Having spent the best part of an hour checking out all of the potential views from the grandstand, including earmarking seats with the best photographic view in mind (should we explore coming back to this stand again in the future) it took me back a full 25 years to the only other time that I had a seat in this grandstand (when it was known as 'Maison Blanche') with my old friend Peter Dyment in 1992.  There was no doubt that the stand afforded a great view of the cars, both as they appeared from the Porsche Curves and then as they accelerated again up the start/finish straight. 


So, curiosity satisfied, we left the stand and walked along the back with the vague notion of checking out the Porsche Carrera Cup support paddock which was situated at the outside of the final part of the Porsche Curves.  It was as we walked past the entrance to their paddock that we realised there was nothing to stop us walking out onto the track so we went out for a look around.  As it had been earlier in the day at Indianapolis, it was rather fun to stand in the middle of the track with the place all but deserted.  We were able to get a close look at the kerbs and the rumble strips which were much more significant in size than you would appreciate when watching from the spectator areas.  We walked down to have a look at the last part of the Porsche Curves until we realised that it was by now getting on for 3 pm and we had a decent walk back to the car.  It was Tuesday of course and that meant one thing - Tony would be arriving in a couple of hours or so. 

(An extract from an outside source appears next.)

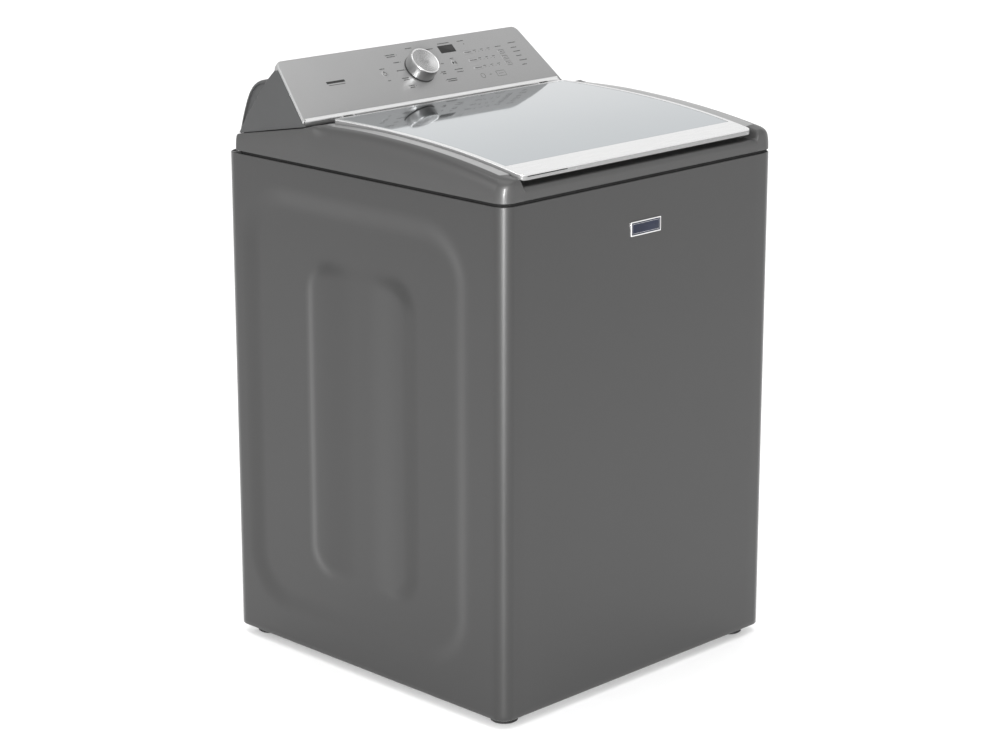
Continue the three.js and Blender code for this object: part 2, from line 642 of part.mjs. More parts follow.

We got back to the hotel around 3.45.  For me, it was cold shower time - it had been a really hot day and we had spent a fair but of it out under the sun.  It was good to have some time to chill as the next couple of days were going to be quite a bit busier.  Tony arrived at about 5.20 pm and was able to bet straight into his room to sort out his stuff and have a shower.  After that it was business as usual for the growing band of 'disciples' with dinner at Del Arte and a reasonably early night after that.